Worldlog Week 21 – 2011
This week saw the elections for the Upper House, the Dutch senate where all Lower House laws are tested and established: and we have representation in the Upper House for the next four years again with one seat. I am rapt that our senator, Niko Koffeman, will once again use the next four years in the Upper House to fight for the interests of animals, nature and the environment. Thanks to his efforts in the spheres of animal welfare, sustainability, the climate crisis and meat consumption, we have set these issues on the agenda for the Upper House and elsewhere. Niko gained support in the Upper House for proposals to transition to a more plant-based protein production, to test all tax measures for sustainability, and for making sure the agreements surrounding the National Ecological Network (NEN) are met. He also had a motion accepted to give the rivers back to migrating fish and a motion in which the government is ask to take the responsibility of combating animal diseases away from the Ministry of Agriculture and transfer it to the Ministry of Public Health.
The coalition occupies a highly unstable position in the Upper House with just 37 of 75 seats (just as many as the opposition) and has to rely on support from the senator of the rigidly Christian Calvinist Party (SGP) to reach a majority. An awkward situation for Liberalism in 2011: The liberal People's Party for Freedom and Democracy is being held hostage between a party that wants to ban the headscarf (Party for Freedom (PVV), and a party that obligates women to wear skirts (Calvinist Party (SGP), and a party that subsidises the pollution created by the cattle farming industry (the Christian Democratic Alliance (CDA).
THEXPAT.tv has an English language interview with me about a private member's bill to ban unanaesthetised ritual slaughter. The Lower House will hold a round table meeting on 16 June to discuss unanaesthetised ritual slaughter.
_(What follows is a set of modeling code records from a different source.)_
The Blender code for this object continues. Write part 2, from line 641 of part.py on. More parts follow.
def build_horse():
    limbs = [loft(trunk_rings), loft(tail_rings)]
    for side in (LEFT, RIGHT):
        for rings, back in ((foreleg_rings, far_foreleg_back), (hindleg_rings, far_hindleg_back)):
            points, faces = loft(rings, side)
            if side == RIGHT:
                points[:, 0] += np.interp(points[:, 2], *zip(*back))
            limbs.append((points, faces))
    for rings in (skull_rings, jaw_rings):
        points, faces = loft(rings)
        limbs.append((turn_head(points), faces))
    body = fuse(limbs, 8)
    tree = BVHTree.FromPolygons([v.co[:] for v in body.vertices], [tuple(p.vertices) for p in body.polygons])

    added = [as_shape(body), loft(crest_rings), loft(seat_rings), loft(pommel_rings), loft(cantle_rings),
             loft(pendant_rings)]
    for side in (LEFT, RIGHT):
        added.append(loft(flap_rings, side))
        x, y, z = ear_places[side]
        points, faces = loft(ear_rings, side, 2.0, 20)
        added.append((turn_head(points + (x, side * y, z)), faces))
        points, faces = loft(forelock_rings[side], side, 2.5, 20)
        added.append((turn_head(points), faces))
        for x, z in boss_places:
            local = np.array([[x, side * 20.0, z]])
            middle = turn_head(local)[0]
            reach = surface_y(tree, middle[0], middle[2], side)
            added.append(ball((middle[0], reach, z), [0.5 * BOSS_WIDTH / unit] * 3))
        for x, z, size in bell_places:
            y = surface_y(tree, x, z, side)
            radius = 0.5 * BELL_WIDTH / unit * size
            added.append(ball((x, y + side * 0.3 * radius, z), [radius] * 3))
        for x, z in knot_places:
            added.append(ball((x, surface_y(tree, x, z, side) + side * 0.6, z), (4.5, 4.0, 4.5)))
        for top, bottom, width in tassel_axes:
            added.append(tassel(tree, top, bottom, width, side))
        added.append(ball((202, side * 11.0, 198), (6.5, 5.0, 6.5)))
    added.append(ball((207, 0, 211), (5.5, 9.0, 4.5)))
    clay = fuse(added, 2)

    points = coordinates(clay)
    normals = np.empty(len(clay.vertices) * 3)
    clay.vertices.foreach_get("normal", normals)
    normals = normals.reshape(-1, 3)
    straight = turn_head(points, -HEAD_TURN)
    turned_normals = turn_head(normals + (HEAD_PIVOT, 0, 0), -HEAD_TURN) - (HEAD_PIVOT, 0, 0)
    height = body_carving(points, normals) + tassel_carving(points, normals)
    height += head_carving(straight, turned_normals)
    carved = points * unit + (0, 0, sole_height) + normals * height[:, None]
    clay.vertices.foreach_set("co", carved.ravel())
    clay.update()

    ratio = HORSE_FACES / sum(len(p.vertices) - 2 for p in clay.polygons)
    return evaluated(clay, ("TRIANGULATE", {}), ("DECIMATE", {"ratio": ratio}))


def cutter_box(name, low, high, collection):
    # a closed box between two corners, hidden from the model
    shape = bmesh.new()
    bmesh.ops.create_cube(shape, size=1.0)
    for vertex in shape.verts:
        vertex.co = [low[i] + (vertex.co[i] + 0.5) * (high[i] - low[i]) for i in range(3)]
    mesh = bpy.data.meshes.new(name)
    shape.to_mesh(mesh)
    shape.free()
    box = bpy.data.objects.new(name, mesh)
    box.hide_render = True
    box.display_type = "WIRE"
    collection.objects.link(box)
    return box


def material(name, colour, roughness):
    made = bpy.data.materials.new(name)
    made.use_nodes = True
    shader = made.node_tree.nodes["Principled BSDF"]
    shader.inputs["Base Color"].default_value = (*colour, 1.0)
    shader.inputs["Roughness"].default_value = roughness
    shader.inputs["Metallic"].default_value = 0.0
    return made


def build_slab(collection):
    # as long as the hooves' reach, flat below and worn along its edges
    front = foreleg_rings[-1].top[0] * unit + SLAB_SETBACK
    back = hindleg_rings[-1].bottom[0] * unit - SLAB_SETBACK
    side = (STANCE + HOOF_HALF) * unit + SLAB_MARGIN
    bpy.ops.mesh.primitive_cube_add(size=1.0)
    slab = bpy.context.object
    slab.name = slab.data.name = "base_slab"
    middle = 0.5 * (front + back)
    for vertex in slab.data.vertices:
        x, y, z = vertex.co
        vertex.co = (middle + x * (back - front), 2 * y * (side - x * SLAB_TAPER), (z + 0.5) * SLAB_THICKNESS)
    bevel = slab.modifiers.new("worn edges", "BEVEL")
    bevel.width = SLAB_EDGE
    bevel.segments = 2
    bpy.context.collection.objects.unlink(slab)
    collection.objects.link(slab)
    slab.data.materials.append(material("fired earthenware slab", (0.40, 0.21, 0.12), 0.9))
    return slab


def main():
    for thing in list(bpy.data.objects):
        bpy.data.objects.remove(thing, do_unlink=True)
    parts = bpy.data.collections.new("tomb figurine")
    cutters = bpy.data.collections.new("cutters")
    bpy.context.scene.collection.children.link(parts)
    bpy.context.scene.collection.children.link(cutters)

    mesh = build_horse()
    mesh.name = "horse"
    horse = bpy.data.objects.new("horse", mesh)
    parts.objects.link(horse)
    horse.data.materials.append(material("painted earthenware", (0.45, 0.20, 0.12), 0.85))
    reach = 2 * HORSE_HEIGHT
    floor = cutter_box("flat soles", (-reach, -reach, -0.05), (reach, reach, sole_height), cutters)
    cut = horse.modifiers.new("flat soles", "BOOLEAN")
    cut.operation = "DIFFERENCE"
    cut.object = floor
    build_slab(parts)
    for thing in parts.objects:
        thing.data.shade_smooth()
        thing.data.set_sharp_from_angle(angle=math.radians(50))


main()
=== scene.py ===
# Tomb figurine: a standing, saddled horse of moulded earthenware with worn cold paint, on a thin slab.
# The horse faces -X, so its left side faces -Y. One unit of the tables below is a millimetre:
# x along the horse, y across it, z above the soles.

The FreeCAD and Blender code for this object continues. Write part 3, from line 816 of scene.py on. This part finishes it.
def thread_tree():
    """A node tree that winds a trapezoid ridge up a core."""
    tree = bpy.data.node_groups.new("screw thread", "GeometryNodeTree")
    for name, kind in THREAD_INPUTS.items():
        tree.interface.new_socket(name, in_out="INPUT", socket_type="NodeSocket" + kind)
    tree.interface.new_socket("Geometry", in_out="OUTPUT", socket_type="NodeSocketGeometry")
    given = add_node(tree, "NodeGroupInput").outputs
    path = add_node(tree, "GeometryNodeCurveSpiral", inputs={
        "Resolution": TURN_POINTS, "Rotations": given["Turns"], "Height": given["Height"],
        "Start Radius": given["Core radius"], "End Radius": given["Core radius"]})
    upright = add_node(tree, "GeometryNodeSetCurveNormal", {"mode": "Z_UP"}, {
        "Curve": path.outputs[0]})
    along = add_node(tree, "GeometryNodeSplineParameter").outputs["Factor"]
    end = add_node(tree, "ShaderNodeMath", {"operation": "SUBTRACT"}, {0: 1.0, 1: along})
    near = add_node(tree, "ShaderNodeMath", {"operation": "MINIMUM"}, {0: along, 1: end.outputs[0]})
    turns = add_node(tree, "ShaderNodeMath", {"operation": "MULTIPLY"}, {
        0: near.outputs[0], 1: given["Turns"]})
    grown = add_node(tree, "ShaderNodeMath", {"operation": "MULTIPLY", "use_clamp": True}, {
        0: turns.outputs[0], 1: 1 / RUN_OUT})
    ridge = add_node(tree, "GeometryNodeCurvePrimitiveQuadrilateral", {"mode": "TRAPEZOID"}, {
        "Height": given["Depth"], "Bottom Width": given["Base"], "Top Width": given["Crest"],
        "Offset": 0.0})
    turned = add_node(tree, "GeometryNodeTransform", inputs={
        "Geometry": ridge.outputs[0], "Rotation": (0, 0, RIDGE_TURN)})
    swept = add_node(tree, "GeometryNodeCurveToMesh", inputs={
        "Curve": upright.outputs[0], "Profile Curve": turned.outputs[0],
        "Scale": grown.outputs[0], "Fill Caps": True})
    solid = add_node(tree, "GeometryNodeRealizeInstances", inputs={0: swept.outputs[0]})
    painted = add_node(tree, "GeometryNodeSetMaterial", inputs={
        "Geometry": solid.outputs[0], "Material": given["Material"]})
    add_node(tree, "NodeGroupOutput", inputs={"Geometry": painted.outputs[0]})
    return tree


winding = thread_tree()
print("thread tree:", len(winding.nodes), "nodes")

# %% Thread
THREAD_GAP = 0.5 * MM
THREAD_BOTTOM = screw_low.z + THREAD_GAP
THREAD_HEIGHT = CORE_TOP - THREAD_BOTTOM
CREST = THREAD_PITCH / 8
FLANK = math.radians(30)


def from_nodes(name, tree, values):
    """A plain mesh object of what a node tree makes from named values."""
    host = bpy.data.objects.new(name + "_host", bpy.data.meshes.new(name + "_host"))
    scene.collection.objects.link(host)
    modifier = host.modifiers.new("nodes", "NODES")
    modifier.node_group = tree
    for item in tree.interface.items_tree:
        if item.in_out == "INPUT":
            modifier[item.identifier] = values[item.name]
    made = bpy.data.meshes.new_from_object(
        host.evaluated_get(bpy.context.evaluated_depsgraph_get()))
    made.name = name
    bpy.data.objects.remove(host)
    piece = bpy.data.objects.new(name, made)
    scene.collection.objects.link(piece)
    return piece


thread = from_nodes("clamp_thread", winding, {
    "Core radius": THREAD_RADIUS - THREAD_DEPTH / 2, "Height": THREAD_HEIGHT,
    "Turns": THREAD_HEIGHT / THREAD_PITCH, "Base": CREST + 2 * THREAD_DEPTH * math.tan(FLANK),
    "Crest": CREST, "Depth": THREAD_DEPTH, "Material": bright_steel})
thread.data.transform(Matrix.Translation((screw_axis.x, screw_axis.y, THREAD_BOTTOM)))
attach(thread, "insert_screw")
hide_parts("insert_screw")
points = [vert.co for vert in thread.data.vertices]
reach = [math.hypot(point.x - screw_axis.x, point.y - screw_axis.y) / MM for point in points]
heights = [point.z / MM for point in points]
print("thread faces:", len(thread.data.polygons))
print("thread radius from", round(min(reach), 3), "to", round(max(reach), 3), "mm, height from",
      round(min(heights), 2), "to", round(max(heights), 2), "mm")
Members of Parliament as well as Islamic and Jewish organisations will attend to discuss the private member's bill together. The Party for the Animals will be there, too. I thoroughly understand the faithful's emotional reaction. They've been taught that this age-old ritual of slaughtering an unanaesthetised animal is the most animal-friendly way. Now scientists the world over agree that animals suffer terribly if slaughtered without anaesthetic, which I understand can be rather shocking to believers. Just before the Lower House's summer recess which starts 3 July, it will hold a debate in which we will vote on the legislative proposal.
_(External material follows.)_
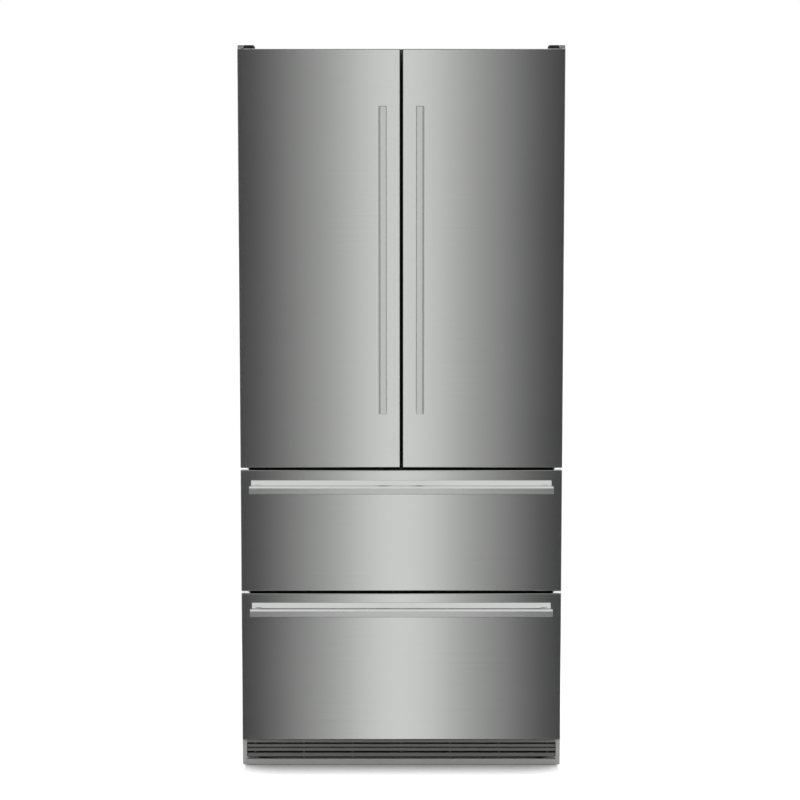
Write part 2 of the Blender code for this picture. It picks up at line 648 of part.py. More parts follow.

How wonderful to hear that Switzerland is stopping their use of nuclear energy, just like Germany. Now we just have to convince our Minister of Economic Affairs to not award a permit to construct new nuclear power plants and to close the current nuclear power plant in Borssele. This minister from the Christian Democratic Alliance (CDA) is highly motivated to build new nuclear power plants and seems unwilling to take advice on this point. Even now his party is at a historical low in the polls (during the 2006 elections they were 20 times larger than our party, now the polls place them as only 5 times as large), he still seems to want to enter into an entirely unsustainable policy, against all advice.
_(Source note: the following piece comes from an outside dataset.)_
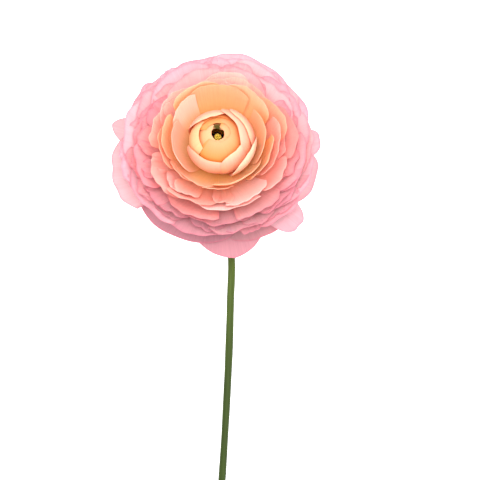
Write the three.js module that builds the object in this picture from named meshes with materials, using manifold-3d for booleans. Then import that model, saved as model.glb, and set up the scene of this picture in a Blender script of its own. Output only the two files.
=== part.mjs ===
// Ranunculus flower: one cut bloom lying face up on a flat surface.
// Millimetres, +Z up. The stem lies along -Y, its neck turns up under the bloom, and the bloom leans towards +Y.
// Every petal is a patch of a bowl turned round the bloom's axis. The bowls nest: closed over the heart, upright
// round it, and flatter and flatter towards the guard petals, which are pressed flat where the bloom rests.

import * as THREE from "three";
import { mergeVertices } from "three/addons/utils/BufferGeometryUtils.js";
import Module from "manifold-3d";

const wasm = await Module();
wasm.setup();

// ---- Driving dimensions ----
const BLOOM_LEAN = 20; // degrees between the bloom's axis and +Z
const FOOT_HEIGHT = 9.4; // from the surface to the foot of the receptacle
const STEM_RADIUS = 1.8;
const STEM_REACH = 185; // from the bloom's foot to the cut end, along Y
const STEM_BOW = 1.0; // how far the stem's middle lifts off the surface
const PETAL_THICKNESS = 0.65;
const SEPAL_THICKNESS = 0.9;
const SEPAL_LENGTH = 11;
const SEPAL_DROOP = 3.2; // how far a sepal's tip hangs below its root
const CLEARANCE = 0.3; // between pieces that touch on the plant

// The receptacle is a cone. Petals are rooted on this line round it, and each group of petals on its own ring.
const ROOT_TOP = 10.2;
const ROOT_TOP_RADIUS = 2.6;
const ROOT_FLARE = 0.4; // extra radius per mm down
const RING_INNER = 0.5; // how far a ring reaches inside the root line
const RING_OUTER = 0.5; // and outside it
const RING_SPAN = 0.3; // and past its first and last roots

// ---- Bowls: [rim radius, rim height, rim turn, root height, root turn] ----
// A bowl's profile is an elliptic arc. Turn is 0 where it runs flat outwards, 90 upright and 180 back over the top.
const BOWLS = [
  [3.0, 32.0, 157, 10.2, 20],
  [8.0, 30.2, 138.5, 9.6, 19],
  [9.6, 30.6, 136, 8.5, 18],
  [13.5, 28.9, 126, 8.0, 17],
  [15.5, 28.4, 114, 7.9, 17],
  [21.0, 27.4, 88, 6.6, 14],
  [25.2, 26.4, 78, 6.1, 11],
  [27.0, 26.0, 75, 5.1, 9],
  [34.4, 23.6, 61, 4.4, 6],
  [36.2, 22.6, 57, 3.4, 4],
  [46.0, 15.5, 42, 2.4, 2],
  [47.4, 12.6, 34, 1.3, 0],
  [53.0, 1.0, 17, 0.6, -5],
  [55.0, -0.6, 12, 0.2, -7],
];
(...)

And finally, hard-hitting images from the United States that show how the country is once again being ravaged. Dutch newspapers are discussing the cause of the huge number of enormous tornado’s the United States are currently experiencing. La Niña, El Niño's sister that comes around once every three to seven years, is dumping a lot of rain on America. But La Niña cannot be the sole cause. Scientist say global warming has a role to play in this display of natural violence. Unfortunately, many Americans don't believe it yet. However, in order to put a stop to global warming and its associated natural violence, we must grab the opportunity to limit global warming to one to two degrees Celsius with both hands! We could do this, for example, by producing and consuming fewer animal proteins.